Task brief ▸
Write the listing out again, all of it, word for word.

Recorded information ▸
┄┄┄┄┄┄
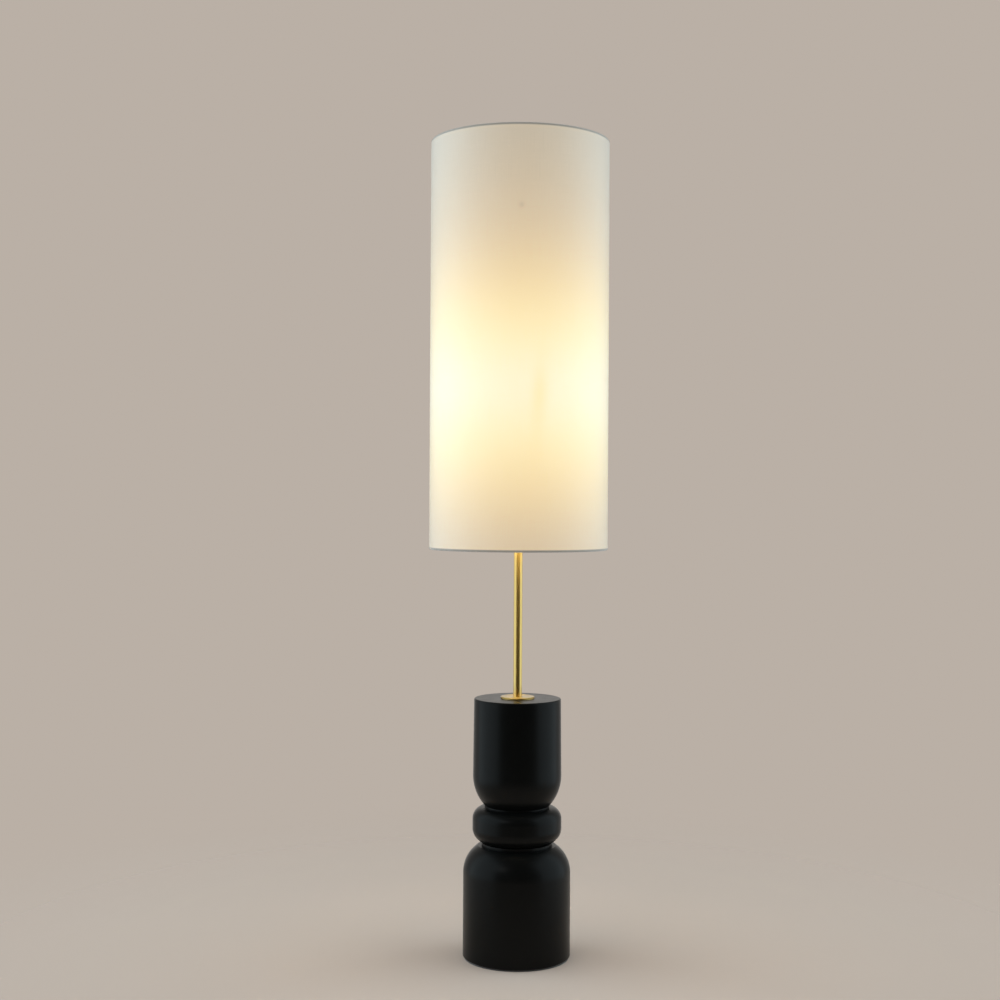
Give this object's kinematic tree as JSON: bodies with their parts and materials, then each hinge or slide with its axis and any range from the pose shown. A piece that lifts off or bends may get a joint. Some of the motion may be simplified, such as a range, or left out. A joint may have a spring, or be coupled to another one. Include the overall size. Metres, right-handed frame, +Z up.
{
  "type": "column floor lamp",
  "caption": "Floor lamp with a tall cylindrical linen shade on a slim brass pole over a turned black base with a round ring between its two drums.",
  "frame": {"origin": "centre of the underside of the base, on the floor", "axes": "+Z up along the pole, -Y towards the front, +X to the right seen from the front; the cord inlet faces +Y"},
  "size_m": [0.263, 0.263, 1.2],
  "materials": {
    "black_paint": "satin black lacquer",
    "brass": "brushed and lacquered",
    "harp_wire": "bright plated wire",
    "steel": "zinc plated",
    "nickel": "nickel plated",
    "iron": "as cast, painted grey",
    "felt": "pressed felt",
    "rubber": "moulded",
    "fibre": "pressed fibre",
    "phenolic": "moulded",
    "knob_black": "moulded, glossy",
    "opal_glass": "opal, lit",
    "clear_glass": "clear",
    "black_glass": "black",
    "filament": "light strip",
    "white_wire": "white powder coat",
    "liner": "stiff translucent sheet",
    "linen": "fine plain weave"
  },
  "bodies": {
    "stand": {"felt_ring": "felt", "base_cover": "steel", "cover_screws": "steel", "lower_drum": "black_paint", "cord_bushing": "rubber", "counterweight": "iron", "bottom_washer": "steel", "lock_washer": "steel", "bottom_nut": "steel", "middle_ring": "black_paint", "upper_drum": "black_paint", "threaded_rod": "steel", "top_flange": "brass", "pole_tube": "brass", "harp_saddle": "steel", "harp": "harp_wire", "harp_stud": "brass", "socket_cap": "brass", "cap_screw": "steel", "socket_shell": "brass", "socket_sleeve": "fibre", "switch_body": "phenolic", "terminal_screws": "brass", "screw_shell": "brass", "centre_contact": "brass"},
    "shade": {"shade_hub": "white_wire", "shade_arms": "white_wire", "top_ring": "white_wire", "bottom_ring": "white_wire", "shade_liner": "liner", "shade_fabric": "linen"},
    "finial": {"finial": "brass"},
    "knob": {"switch_knob": "knob_black", "switch_shaft": "steel"},
    "sleeve_front": {"sleeve_front": "brass"},
    "sleeve_back": {"sleeve_back": "brass"},
    "bulb_tip": {"bulb_contact": "nickel"},
    "bulb": {"bulb_glass": "opal_glass", "bulb_base": "nickel", "bulb_insulator": "black_glass", "bulb_stem": "clear_glass", "bulb_filaments": "filament"}
  },
  "joints": [
    {"name": "shade_turn", "type": "hinge", "parent": "stand", "child": "shade", "pos_m": [0, 0, 0.981], "axis": [0, 0, 1], "continuous": true},
    {"name": "finial_turn", "type": "hinge", "parent": "stand", "child": "finial", "pos_m": [0, 0, 0.99], "axis": [0, 0, 1], "continuous": true},
    {"name": "switch_turn", "type": "hinge", "parent": "stand", "child": "knob", "pos_m": [0, 0, 0.752], "axis": [0.9744, 0.225, 0], "continuous": true},
    {"name": "front_sleeve_lift", "type": "slide", "parent": "stand", "child": "sleeve_front", "axis": [0, 0, 1], "range_m": [0, 0.012]},
    {"name": "back_sleeve_lift", "type": "slide", "parent": "stand", "child": "sleeve_back", "axis": [0, 0, 1], "range_m": [0, 0.012]},
    {"name": "bulb_lift", "type": "slide", "parent": "stand", "child": "bulb_tip", "axis": [0, 0, 1], "range_m": [0, 0.025]},
    {"name": "bulb_turn", "type": "hinge", "parent": "bulb_tip", "child": "bulb", "pos_m": [0, 0, 0.8], "axis": [0, 0, 1], "range_deg": [0, 2481]}
  ],
  "couplings": [
    {"joint": "bulb_turn", "follows": "bulb_lift", "rad_per_m": 1731.4}
  ]
}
┄┄┄┄┄┄
Result ▸
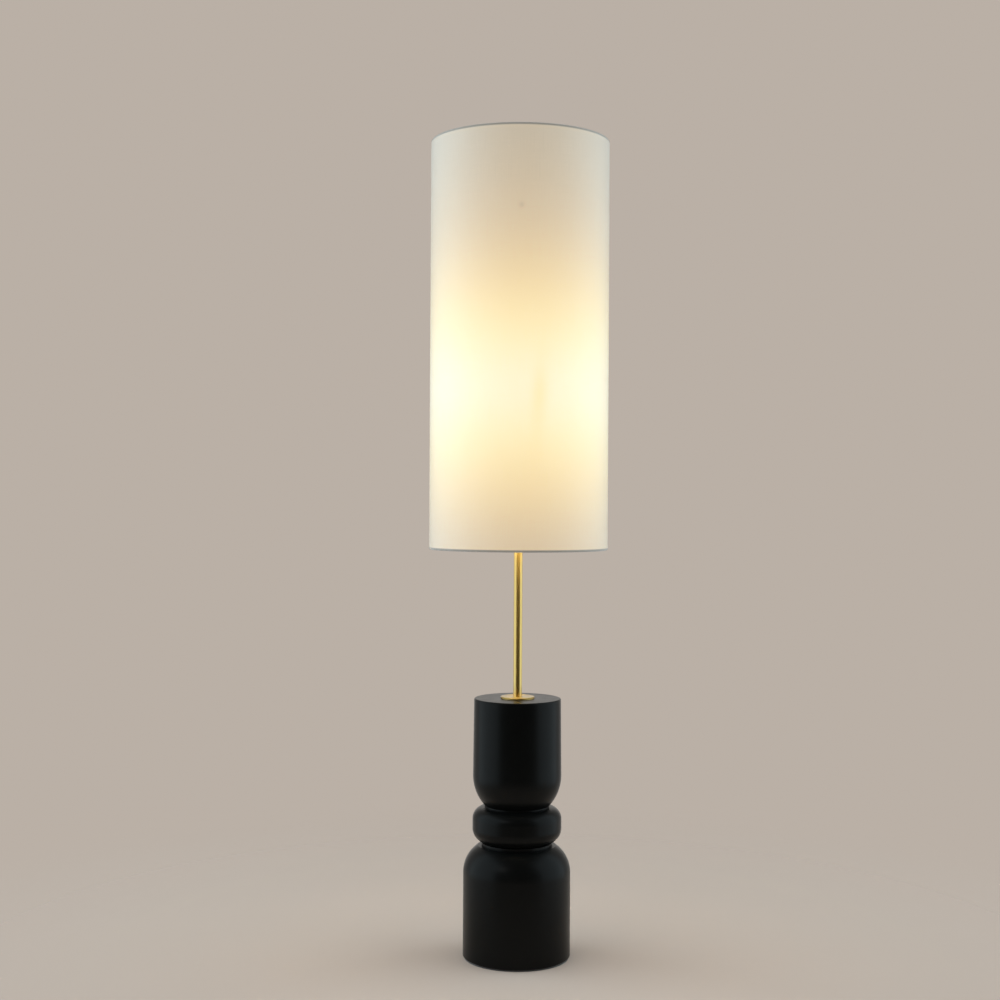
Give this object's kinematic tree as JSON: bodies with their parts and materials, then each hinge or slide with its axis and any range from the pose shown. A piece that lifts off or bends may get a joint. Some of the motion may be simplified, such as a range, or left out. A joint may have a spring, or be coupled to another one. Include the overall size. Metres, right-handed frame, +Z up.
{
  "type": "column floor lamp",
  "caption": "Floor lamp with a tall cylindrical linen shade on a slim brass pole over a turned black base with a round ring between its two drums.",
  "frame": {"origin": "centre of the underside of the base, on the floor", "axes": "+Z up along the pole, -Y towards the front, +X to the right seen from the front; the cord inlet faces +Y"},
  "size_m": [0.263, 0.263, 1.2],
  "materials": {
    "black_paint": "satin black lacquer",
    "brass": "brushed and lacquered",
    "harp_wire": "bright plated wire",
    "steel": "zinc plated",
    "nickel": "nickel plated",
    "iron": "as cast, painted grey",
    "felt": "pressed felt",
    "rubber": "moulded",
    "fibre": "pressed fibre",
    "phenolic": "moulded",
    "knob_black": "moulded, glossy",
    "opal_glass": "opal, lit",
    "clear_glass": "clear",
    "black_glass": "black",
    "filament": "light strip",
    "white_wire": "white powder coat",
    "liner": "stiff translucent sheet",
    "linen": "fine plain weave"
  },
  "bodies": {
    "stand": {"felt_ring": "felt", "base_cover": "steel", "cover_screws": "steel", "lower_drum": "black_paint", "cord_bushing": "rubber", "counterweight": "iron", "bottom_washer": "steel", "lock_washer": "steel", "bottom_nut": "steel", "middle_ring": "black_paint", "upper_drum": "black_paint", "threaded_rod": "steel", "top_flange": "brass", "pole_tube": "brass", "harp_saddle": "steel", "harp": "harp_wire", "harp_stud": "brass", "socket_cap": "brass", "cap_screw": "steel", "socket_shell": "brass", "socket_sleeve": "fibre", "switch_body": "phenolic", "terminal_screws": "brass", "screw_shell": "brass", "centre_contact": "brass"},
    "shade": {"shade_hub": "white_wire", "shade_arms": "white_wire", "top_ring": "white_wire", "bottom_ring": "white_wire", "shade_liner": "liner", "shade_fabric": "linen"},
    "finial": {"finial": "brass"},
    "knob": {"switch_knob": "knob_black", "switch_shaft": "steel"},
    "sleeve_front": {"sleeve_front": "brass"},
    "sleeve_back": {"sleeve_back": "brass"},
    "bulb_tip": {"bulb_contact": "nickel"},
    "bulb": {"bulb_glass": "opal_glass", "bulb_base": "nickel", "bulb_insulator": "black_glass", "bulb_stem": "clear_glass", "bulb_filaments": "filament"}
  },
  "joints": [
    {"name": "shade_turn", "type": "hinge", "parent": "stand", "child": "shade", "pos_m": [0, 0, 0.981], "axis": [0, 0, 1], "continuous": true},
    {"name": "finial_turn", "type": "hinge", "parent": "stand", "child": "finial", "pos_m": [0, 0, 0.99], "axis": [0, 0, 1], "continuous": true},
    {"name": "switch_turn", "type": "hinge", "parent": "stand", "child": "knob", "pos_m": [0, 0, 0.752], "axis": [0.9744, 0.225, 0], "continuous": true},
    {"name": "front_sleeve_lift", "type": "slide", "parent": "stand", "child": "sleeve_front", "axis": [0, 0, 1], "range_m": [0, 0.012]},
    {"name": "back_sleeve_lift", "type": "slide", "parent": "stand", "child": "sleeve_back", "axis": [0, 0, 1], "range_m": [0, 0.012]},
    {"name": "bulb_lift", "type": "slide", "parent": "stand", "child": "bulb_tip", "axis": [0, 0, 1], "range_m": [0, 0.025]},
    {"name": "bulb_turn", "type": "hinge", "parent": "bulb_tip", "child": "bulb", "pos_m": [0, 0, 0.8], "axis": [0, 0, 1], "range_deg": [0, 2481]}
  ],
  "couplings": [
    {"joint": "bulb_turn", "follows": "bulb_lift", "rad_per_m": 1731.4}
  ]
}